Tuhan, makhluk seperti apakah dia? Bagaimana kau menciptakan hatinya yang kaya? Bagaimana kau menciptakan ekspresinya yang terbatas namun perlahan mampu berkembang? Bagaimana kau menciptakan fisiknya? Bagaimana kau menciptakan lingkungan keluarganya? Bagaimana kau menciptakan lingkungan sosialnya? Bagaimana? Bagaimana? Dan bagaimana? Selalu saja dia! Yang membuatku bertanya-tanya dan sering bercengkrama dengan Tuhan. Aku menjadi teramat rakus untuk mengetahui tentang dia. Ini akibat dari ulahmu hadir disetiap malamku, tahukah kamu?

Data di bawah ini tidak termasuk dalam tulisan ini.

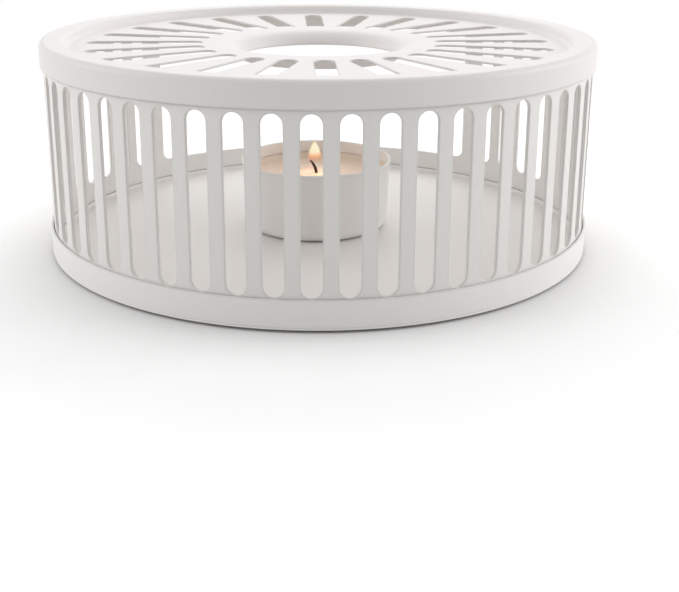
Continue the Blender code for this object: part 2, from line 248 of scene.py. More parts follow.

Tuhan, apa kau menciptakan hatinya dari sebongkah es yang kau ambil dari planet Mars? Mungkinkah Tuhan? Dia hangat, amat hangat. Namun tak jarang dia juga menjadi teramat dingin. Hatinya Tuhan! Hatinya! Hati yang begitu unik, yang membentuk pribadinya seperti barang antik. Hatinya Tuhan! Yang membuatku jatuh simpati dan seperti disegarkan kembali. Membuang berkas-berkas lama yang membosankan. Sarang laba-laba yang menjadi rumah kemonotonan seperti disingkirkan, jauh! dan jauh! Dia, memperbaharui hari-hariku 3 bulan belakangan ini. Yah, walaupun malam dan pagi yang larut menjadi teman kami hampir setiap hari, aku tak merasa keberatan. Dan ya! Walaupun aku harus rela menambah kantung mata yang berubah warna. Semua hal itu menjadi membahagiakan, ya…karena dia!

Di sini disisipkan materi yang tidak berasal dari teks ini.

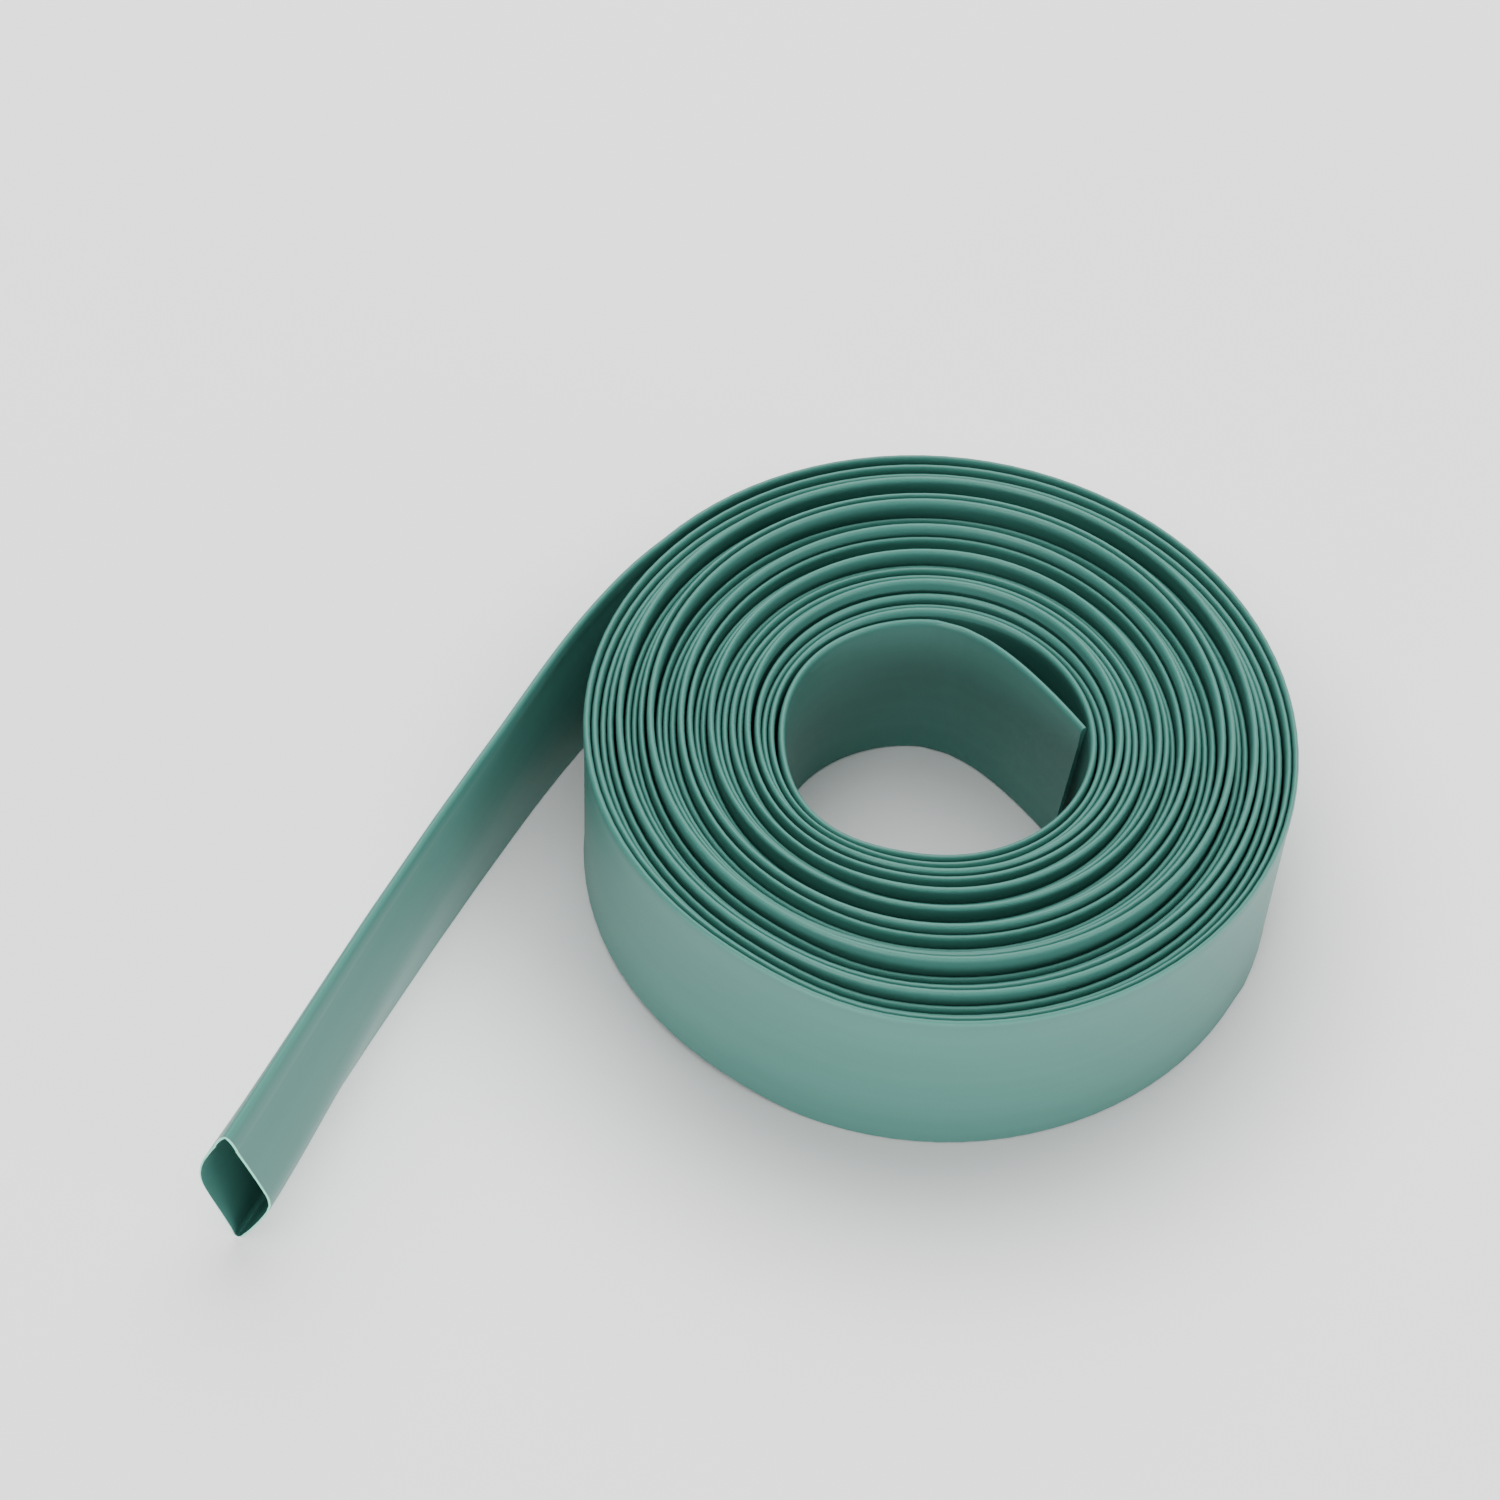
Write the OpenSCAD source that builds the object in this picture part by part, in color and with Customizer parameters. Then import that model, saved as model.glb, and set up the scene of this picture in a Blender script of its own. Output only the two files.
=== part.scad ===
// Coil of plain lay-flat tube. The tube is pressed flat and wound on its folded edge, so the coil
// stands 40 mm tall. The inner end springs away from the innermost turn, and the outer end leaves
// the coil as a free tail that runs along -Y and opens into a diamond-shaped mouth.
// The origin is on the floor at the coil's axis, +Z is up. Lengths are in millimetres.

/* [Tube] */
// Width of the tube when it is pressed flat
flat_width = 40; // [36:1:46]
// Thickness of one wall; the flat tube is two walls thick
wall = 0.45; // [0.3:0.05:0.5]

/* [Coil] */
// Distance from the axis to the innermost turn, on the tail's side
core_r = 28.5; // [28:0.5:32]
// How far the innermost turn sits off the axis, towards the tail's side
core_shift = 0.82; // [0.6:0.02:1]
// Height of the chamfer that stands for the rounded fold
fold_chamfer = 0.3; // [0.1:0.05:0.3]

/* [Tail] */
// Half width of the open mouth
mouth_half = 7; // [5:0.5:9]
// How far back from the mouth the tube stays open
open_length = 62; // [40:2:80]
// How far the top of the cut end leads its bottom
cut_lead = 3.4; // [0:0.2:5]

/* [Joints] */
// Gap between two stretches that flex against each other
flex_gap = 0.6; // [0.5:0.1:1]

/* [Hidden] */

tube_colour = "#4b8778";
end_colour = "#5d9788";
thick = 2 * wall;                       // the flat tube's thickness

// Radial steps between neighbouring turns on the tail's side, from the innermost turn outwards
turn_steps = [1.9, 1.3, 1.3, 1.8, 1.3, 1.4, 1.4, 1.3, 1.3, 1.3, 1.2, 1.3, 1.6,
              1.4, 1.3, 1.2, 1.6, 1.6, 1.2, 1.2, 1.5, 1.6, 1.3, 1.5, 1.5];
turns = len(turn_steps);
leave_step = 2.3;                       // the tail stands further off the turn inside it
close_step = 0.3;                       // on the far side the same turn lies close to the coil
leave_angle = 165;                      // where the tail leaves the coil
inner_arc_r = 23.8;                     // the first quarter turn curls in more tightly
inner_arc_start = 101;                  // where the inner end springs away from it

function sum_to(v, n) = n <= 0 ? 0 : v[n - 1] + sum_to(v, n - 1);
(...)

Nah Tuhan! Ini hal yang membuatku mati penasaran. Terbaring koma dalam keheranan yang memuncak. Bagaimana dia bisa begitu ‘tanpa ekspresi’? Maksudku, bagaimana dia bisa menahan ekspresi-ekspresi yang sering aku ungkapkan? Seperti tertawa terbahak-bahak, dan… ah! Susah Tuhan, terlalu sudah dia untuk dituliskan. Terlalu rumit untuk digambarkan. Padahal, dia cukup sederhana dalam segala hal, menurutku. Lihat? Lagi-lagi aku tak mampu menyembunyikan rasa gemasku akan kecuekannya. Tapi…dia membuat aku koma. Lalu…bagaimana?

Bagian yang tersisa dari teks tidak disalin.